10/25/02: After reviewing the Phifer, Beaver, and Dunlavey memoranda, General James T. Hill, Commander of the United States Southern Command, sent a memorandum to Richard B. Myers, Chairman of the Joint Chiefs of Staff, in which he concluded that the proposed Category I and II techniques were “legal and humane.” He questioned, however, whether the Category III techniques were legal. He recommended additional legal advice by Department of Defense and Department of Justice lawyers.

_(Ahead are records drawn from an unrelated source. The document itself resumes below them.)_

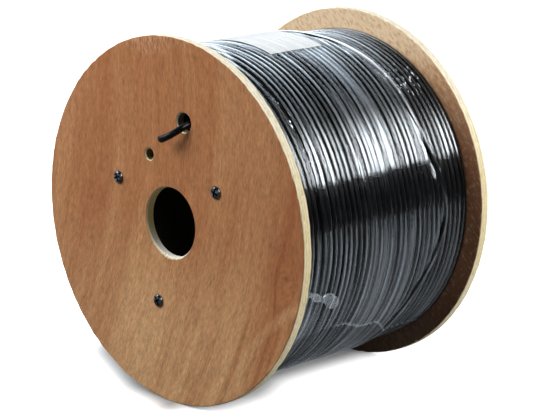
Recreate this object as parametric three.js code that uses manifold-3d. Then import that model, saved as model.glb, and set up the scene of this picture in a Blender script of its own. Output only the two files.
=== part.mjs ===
// Plywood cable drum, full of cable, lying on the rims of its two flanges.
// Millimetres, +Z up. The drum's axis runs along Y and the cable's inner end
// comes out of the flange at -Y.

import * as THREE from 'three';
import { mergeVertices } from 'three/addons/utils/BufferGeometryUtils.js';
import Module from 'manifold-3d';

const wasm = await Module();
wasm.setup();
const { Manifold, Mesh: ManifoldMesh } = wasm;

// Driving dimensions ---------------------------------------------------------

const seat = 0.3; // gap kept between two pieces that touch

const flangeRadius = 200;
const flangeThickness = 11;
const flangeChamfer = 1.5;
const traverse = 263; // clear width between the flanges
const spindleRadius = 38;
const holeChamfer = 0.8;

const barrelRadius = 101;
const barrelWall = 5;
const barrelSeatDepth = 3; // groove in each flange that the barrel stands in

const cableDiameter = 7.5;
const cableLayers = 11;
const cablePitch = 7.7; // along the drum, from one turn to the next
const turnRelief = 2.4; // depth of the valley between two turns
const lastLayerWidth = 206; // from the front flange to where the outermost layer ends
const layerDrop = 5; // from the outermost layer down to the turns past its end

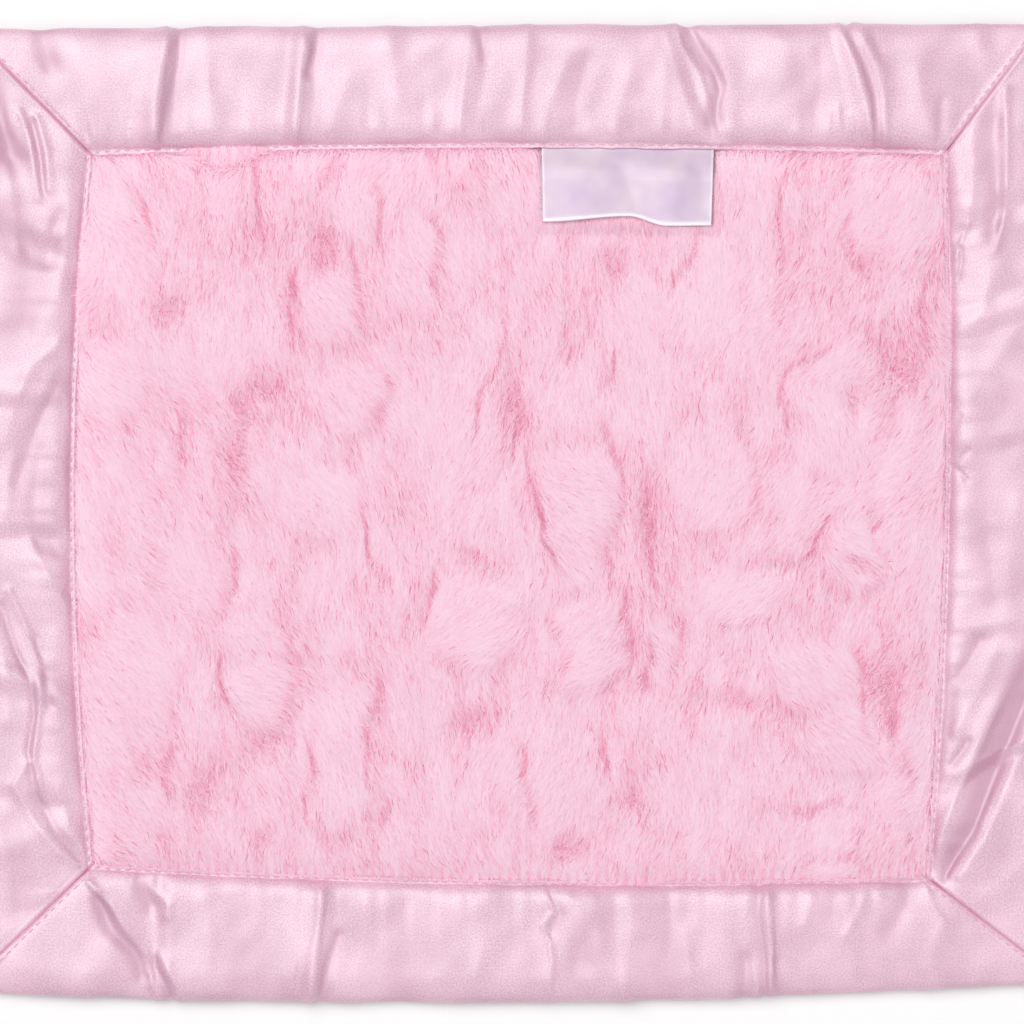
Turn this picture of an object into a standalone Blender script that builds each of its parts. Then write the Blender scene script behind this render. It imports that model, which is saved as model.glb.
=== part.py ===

11/27/02: Referring to Hill’s memorandum, William J. Haynes, General Counsel for the Department of Defense, sent Secretary of Defense Donald Rumsfeld an action memorandum to approve for use, at General Hill’s discretion, all Category I and II techniques, and the “mild, non-injurious contact” technique from Category III. Haynes wrote that other Category III techniques “may be legally available … [but] as a matter of policy, a blanket approval … is not warranted at this time.”
12/2/02: Secretary Rumsfeld signed Department of Defense General Counsel Haynes’ action memorandum, thereby approving the use of interrogation techniques recommended by Haynes. Secretary Rumsfeld’s order left open the possibility of the use of Category III techniques for which blanket approval was not provided if appropriate specific authorization were provided.
1/15/03: Secretary Rumsfeld rescinded the December 2, 2002 order with regard to the discretionary use of Category II techniques and the specific Category III technique of mild, non-injurious contact, but he stated that he could approve these techniques in individual cases. In his memorandum, he also ordered Department of Defense General Counsel Haynes to establish a Working Group that would address the legal, policy, and operational issues around detainee interrogation techniques and that would make recommendations, including recommendations, regarding specific interrogation techniques.
4/4/03: The Working Group established by General Counsel Haynes pursuant to Secretary Rumsfeld’s order issued its report. The seventy-one page report recommended the use of thirty-five specific interrogation techniques, including techniques that had not previously been authorized. The Working Group did not place the interrogation techniques in three categories and omitted, without explanation, previously recommended Category III techniques. The Working Group recommended that the first 26 techniques it proposed be approved for use with any unlawful combatant held outside the United States. The remaining nine “exceptional” techniques, however, should be reserved for cases where an individual detainee was suspected of possessing “critical intelligence.” The Working Group also recommended various safeguards to accompany the use of these exceptional techniques.
4/16/03: In response to the Working Group’s report, Secretary Rumsfeld authorized use of twenty-four techniques, but his memorandum states that if officials desire to use any additional interrogation techniques, they should provide him with a written request. The order does not explain why he rejected eleven of the Working Group techniques. The order sets forth general interrogation safeguards.